• [EXERCISE INSTRUCTIONS]:
Write out exactly the lines from the line with "Continue the OpenSCAD" through the line with "shell.faces.append(tuple(loop[::-1] if up", both ends included, and no other line.

• [EXTRACTED MATERIAL]:

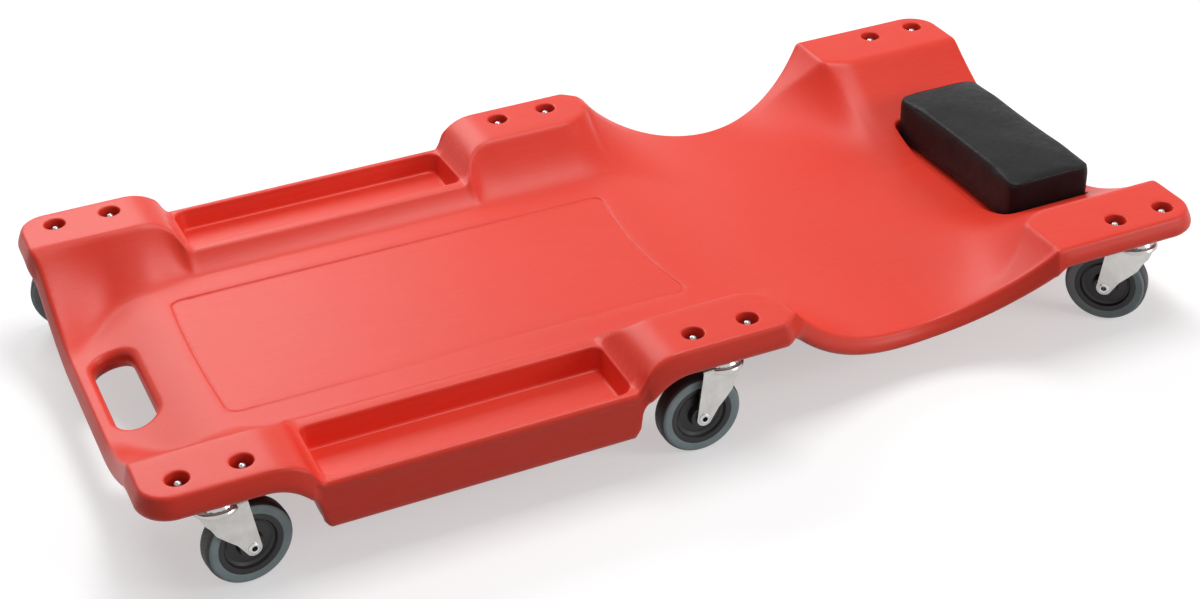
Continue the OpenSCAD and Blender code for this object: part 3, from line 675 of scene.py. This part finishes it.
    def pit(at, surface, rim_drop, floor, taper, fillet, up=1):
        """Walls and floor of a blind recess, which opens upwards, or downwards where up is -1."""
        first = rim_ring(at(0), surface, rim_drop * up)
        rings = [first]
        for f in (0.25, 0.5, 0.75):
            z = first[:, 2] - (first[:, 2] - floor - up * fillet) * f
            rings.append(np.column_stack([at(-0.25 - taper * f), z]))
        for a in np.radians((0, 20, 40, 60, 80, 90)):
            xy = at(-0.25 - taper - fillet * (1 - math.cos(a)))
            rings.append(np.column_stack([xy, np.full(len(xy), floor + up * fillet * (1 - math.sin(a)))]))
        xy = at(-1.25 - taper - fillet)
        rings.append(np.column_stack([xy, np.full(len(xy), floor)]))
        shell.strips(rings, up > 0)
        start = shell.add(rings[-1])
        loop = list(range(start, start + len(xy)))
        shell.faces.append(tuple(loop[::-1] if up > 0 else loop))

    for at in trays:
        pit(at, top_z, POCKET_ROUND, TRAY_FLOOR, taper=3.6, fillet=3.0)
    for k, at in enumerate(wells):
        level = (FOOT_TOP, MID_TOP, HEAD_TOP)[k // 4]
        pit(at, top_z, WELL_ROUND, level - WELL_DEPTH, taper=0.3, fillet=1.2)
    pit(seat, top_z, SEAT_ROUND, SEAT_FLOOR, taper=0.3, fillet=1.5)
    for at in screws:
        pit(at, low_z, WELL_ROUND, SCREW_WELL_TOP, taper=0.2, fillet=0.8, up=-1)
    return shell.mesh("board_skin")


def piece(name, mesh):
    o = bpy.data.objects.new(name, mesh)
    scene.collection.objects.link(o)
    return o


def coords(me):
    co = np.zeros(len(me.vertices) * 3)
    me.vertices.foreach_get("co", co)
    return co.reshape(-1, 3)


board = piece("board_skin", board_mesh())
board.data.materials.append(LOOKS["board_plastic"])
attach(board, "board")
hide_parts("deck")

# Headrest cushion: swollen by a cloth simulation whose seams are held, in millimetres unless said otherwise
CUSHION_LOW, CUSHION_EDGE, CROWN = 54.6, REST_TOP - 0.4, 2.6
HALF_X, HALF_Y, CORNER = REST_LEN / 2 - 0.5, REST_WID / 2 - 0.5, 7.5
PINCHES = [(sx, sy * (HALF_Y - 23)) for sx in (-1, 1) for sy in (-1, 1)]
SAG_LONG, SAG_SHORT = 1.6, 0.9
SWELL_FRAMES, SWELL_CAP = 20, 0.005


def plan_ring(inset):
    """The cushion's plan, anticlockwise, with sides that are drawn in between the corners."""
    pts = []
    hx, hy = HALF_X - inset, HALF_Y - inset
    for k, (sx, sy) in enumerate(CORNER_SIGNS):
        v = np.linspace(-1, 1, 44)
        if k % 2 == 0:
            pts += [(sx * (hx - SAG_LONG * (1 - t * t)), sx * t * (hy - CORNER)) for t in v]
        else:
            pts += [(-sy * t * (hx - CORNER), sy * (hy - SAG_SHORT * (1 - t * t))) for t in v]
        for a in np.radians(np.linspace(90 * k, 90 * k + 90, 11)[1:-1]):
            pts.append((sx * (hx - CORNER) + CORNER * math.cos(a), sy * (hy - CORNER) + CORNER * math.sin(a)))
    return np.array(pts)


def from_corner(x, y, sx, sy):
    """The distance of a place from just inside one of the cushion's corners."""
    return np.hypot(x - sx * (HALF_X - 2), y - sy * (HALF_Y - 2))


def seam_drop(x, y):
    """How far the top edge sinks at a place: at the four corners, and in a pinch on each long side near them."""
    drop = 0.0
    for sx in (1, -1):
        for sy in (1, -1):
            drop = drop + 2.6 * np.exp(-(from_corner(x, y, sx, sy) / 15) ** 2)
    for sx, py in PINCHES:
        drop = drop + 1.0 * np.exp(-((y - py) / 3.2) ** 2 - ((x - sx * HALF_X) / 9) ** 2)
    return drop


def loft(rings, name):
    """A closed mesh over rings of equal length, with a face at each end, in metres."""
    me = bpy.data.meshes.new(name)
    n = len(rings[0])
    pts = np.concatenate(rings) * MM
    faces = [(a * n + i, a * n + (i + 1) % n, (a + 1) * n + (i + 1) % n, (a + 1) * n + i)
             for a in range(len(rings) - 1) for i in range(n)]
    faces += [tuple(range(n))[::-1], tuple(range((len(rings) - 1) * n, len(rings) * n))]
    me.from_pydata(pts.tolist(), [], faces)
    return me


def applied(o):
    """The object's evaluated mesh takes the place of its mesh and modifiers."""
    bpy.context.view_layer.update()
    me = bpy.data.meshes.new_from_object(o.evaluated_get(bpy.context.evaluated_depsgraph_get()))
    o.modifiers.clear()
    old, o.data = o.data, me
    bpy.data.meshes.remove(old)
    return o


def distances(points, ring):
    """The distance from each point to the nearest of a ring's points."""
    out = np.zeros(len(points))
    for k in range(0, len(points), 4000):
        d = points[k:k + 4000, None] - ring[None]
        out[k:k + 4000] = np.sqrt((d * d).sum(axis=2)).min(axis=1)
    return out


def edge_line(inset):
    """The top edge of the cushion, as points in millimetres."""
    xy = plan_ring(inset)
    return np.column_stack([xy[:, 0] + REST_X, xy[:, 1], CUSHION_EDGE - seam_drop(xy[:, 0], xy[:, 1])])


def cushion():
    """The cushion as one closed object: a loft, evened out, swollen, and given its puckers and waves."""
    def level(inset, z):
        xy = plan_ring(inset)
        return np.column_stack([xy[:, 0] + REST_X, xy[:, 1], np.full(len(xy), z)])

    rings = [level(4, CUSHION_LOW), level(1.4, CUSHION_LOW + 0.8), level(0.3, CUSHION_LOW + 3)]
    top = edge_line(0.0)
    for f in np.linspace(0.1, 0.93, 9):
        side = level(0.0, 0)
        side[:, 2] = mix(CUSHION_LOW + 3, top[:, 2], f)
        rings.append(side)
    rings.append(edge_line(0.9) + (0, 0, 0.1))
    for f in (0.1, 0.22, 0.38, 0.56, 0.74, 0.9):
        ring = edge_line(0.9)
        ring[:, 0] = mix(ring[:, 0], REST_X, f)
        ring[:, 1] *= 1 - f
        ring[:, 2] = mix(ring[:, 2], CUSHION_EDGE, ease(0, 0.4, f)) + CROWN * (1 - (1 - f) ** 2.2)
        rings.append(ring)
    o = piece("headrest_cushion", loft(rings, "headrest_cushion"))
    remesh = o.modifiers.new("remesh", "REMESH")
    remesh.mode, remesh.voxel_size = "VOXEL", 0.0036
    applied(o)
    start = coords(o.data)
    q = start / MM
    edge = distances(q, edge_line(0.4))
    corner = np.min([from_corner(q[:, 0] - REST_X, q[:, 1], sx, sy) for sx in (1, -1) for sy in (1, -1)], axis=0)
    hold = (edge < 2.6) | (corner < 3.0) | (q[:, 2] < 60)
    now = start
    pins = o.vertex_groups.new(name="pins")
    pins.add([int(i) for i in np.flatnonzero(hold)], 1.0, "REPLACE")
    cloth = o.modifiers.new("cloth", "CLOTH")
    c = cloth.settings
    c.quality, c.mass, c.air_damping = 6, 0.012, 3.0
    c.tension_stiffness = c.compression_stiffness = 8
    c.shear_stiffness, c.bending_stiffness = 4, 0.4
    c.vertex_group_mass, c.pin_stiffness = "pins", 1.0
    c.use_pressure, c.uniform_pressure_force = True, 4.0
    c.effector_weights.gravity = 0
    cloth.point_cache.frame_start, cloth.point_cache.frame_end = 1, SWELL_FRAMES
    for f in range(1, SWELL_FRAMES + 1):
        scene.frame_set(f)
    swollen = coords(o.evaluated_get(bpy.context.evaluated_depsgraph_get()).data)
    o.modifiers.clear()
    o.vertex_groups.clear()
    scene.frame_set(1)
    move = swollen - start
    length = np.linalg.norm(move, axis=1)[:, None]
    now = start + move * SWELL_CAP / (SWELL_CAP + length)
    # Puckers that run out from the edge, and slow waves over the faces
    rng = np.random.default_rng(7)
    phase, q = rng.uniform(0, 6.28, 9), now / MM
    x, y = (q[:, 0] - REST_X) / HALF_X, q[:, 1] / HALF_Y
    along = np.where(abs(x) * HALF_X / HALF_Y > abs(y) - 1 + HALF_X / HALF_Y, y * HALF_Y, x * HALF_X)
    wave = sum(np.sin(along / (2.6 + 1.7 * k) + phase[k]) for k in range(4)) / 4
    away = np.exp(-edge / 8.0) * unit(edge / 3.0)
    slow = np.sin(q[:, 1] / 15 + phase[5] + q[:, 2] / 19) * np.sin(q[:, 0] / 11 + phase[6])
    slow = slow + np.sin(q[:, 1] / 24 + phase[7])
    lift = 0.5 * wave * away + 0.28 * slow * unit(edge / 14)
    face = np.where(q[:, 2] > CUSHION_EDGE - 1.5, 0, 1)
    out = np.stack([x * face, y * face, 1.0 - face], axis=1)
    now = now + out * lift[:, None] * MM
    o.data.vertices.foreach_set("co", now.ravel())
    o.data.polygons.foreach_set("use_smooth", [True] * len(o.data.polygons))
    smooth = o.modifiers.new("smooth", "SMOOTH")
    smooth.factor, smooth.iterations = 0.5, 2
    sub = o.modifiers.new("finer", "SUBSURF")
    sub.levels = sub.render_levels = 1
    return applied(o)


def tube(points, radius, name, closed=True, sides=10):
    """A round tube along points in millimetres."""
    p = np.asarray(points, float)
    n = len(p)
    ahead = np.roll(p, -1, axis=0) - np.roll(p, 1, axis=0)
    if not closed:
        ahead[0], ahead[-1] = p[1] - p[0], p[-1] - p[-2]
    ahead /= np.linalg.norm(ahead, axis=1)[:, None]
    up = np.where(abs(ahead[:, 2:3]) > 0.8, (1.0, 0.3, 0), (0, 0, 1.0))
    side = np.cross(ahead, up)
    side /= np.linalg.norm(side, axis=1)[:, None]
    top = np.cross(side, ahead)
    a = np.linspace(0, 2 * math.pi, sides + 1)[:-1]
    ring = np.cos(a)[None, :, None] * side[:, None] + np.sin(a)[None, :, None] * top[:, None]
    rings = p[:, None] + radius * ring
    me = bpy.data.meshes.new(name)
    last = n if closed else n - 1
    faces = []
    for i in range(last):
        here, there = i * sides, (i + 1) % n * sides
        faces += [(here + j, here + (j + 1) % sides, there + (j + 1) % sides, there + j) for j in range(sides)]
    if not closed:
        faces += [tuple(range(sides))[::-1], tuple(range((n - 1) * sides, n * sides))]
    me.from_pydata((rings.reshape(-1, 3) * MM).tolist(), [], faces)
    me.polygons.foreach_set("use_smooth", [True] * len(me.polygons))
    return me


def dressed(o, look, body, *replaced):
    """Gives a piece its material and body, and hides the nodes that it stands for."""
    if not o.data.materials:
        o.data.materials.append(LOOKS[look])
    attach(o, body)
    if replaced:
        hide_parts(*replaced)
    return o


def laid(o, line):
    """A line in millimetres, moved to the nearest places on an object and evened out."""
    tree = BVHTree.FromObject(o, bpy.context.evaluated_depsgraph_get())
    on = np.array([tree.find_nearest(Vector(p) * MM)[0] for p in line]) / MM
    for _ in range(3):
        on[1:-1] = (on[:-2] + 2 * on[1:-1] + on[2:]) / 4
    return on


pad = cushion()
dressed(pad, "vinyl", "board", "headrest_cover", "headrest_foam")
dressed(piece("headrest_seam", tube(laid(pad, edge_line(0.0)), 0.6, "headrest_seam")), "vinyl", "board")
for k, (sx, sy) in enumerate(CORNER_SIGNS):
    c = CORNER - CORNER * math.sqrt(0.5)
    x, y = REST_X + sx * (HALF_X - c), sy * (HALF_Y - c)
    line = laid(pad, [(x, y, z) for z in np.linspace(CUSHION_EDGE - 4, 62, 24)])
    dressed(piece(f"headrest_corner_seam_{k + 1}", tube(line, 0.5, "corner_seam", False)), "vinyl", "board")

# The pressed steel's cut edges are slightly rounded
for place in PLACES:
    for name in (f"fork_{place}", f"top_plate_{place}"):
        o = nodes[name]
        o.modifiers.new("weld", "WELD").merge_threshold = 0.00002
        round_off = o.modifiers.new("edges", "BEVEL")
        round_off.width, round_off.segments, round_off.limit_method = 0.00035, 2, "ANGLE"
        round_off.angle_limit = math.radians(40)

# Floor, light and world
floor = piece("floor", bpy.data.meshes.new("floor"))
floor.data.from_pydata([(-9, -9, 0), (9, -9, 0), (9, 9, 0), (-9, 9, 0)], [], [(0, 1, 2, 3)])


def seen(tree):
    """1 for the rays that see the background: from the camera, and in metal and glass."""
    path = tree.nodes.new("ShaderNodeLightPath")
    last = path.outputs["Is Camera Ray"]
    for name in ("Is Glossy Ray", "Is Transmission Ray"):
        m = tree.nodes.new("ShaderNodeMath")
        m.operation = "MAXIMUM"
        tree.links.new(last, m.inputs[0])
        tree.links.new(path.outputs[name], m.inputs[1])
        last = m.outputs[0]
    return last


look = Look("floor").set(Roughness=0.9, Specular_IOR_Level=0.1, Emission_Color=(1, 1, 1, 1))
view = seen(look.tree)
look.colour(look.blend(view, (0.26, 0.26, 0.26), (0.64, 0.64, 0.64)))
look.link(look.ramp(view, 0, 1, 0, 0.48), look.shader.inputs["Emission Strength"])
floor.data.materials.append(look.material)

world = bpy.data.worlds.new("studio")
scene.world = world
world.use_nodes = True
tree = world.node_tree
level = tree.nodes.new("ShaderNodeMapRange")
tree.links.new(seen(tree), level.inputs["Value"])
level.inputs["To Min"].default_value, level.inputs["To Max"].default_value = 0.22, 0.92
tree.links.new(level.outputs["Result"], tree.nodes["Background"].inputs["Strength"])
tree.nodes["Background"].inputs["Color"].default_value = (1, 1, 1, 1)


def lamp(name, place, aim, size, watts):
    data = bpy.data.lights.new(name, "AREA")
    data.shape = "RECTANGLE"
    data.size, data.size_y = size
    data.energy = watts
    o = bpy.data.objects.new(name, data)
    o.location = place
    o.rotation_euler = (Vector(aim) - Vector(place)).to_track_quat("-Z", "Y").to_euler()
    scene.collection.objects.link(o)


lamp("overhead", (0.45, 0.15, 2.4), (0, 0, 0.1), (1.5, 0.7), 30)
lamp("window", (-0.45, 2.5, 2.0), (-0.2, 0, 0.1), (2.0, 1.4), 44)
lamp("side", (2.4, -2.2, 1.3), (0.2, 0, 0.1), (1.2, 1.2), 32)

* * *

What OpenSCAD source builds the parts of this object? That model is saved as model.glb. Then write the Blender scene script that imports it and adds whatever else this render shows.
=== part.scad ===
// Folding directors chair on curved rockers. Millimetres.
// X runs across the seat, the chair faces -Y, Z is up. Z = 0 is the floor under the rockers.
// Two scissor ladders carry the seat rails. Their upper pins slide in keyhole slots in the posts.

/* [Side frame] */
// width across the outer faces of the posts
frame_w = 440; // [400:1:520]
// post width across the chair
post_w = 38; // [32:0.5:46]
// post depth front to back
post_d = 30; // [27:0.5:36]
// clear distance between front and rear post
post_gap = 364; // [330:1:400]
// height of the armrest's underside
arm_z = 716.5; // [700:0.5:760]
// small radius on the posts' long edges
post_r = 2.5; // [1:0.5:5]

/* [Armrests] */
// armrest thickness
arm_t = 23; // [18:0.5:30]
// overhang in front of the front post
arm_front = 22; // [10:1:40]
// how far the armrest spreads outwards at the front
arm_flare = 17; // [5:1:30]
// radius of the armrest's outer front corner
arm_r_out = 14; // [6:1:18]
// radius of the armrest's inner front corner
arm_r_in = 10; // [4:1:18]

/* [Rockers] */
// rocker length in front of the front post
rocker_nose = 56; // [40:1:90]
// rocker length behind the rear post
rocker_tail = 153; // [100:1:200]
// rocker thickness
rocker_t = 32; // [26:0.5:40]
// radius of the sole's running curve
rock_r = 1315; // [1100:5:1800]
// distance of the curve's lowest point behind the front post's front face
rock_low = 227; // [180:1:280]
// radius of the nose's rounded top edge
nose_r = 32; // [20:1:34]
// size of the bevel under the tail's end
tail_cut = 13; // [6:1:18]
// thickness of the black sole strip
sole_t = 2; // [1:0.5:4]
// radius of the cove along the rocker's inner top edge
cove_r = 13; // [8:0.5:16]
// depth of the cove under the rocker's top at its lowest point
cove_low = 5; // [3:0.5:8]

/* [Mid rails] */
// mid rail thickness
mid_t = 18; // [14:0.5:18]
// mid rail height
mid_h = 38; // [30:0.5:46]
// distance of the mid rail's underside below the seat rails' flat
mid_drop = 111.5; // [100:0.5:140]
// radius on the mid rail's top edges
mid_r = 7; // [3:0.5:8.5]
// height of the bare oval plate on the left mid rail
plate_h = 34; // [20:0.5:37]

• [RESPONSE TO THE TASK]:
Continue the OpenSCAD and Blender code for this object: part 3, from line 675 of scene.py. This part finishes it.
    def pit(at, surface, rim_drop, floor, taper, fillet, up=1):
        """Walls and floor of a blind recess, which opens upwards, or downwards where up is -1."""
        first = rim_ring(at(0), surface, rim_drop * up)
        rings = [first]
        for f in (0.25, 0.5, 0.75):
            z = first[:, 2] - (first[:, 2] - floor - up * fillet) * f
            rings.append(np.column_stack([at(-0.25 - taper * f), z]))
        for a in np.radians((0, 20, 40, 60, 80, 90)):
            xy = at(-0.25 - taper - fillet * (1 - math.cos(a)))
            rings.append(np.column_stack([xy, np.full(len(xy), floor + up * fillet * (1 - math.sin(a)))]))
        xy = at(-1.25 - taper - fillet)
        rings.append(np.column_stack([xy, np.full(len(xy), floor)]))
        shell.strips(rings, up > 0)
        start = shell.add(rings[-1])
        loop = list(range(start, start + len(xy)))
        shell.faces.append(tuple(loop[::-1] if up > 0 else loop))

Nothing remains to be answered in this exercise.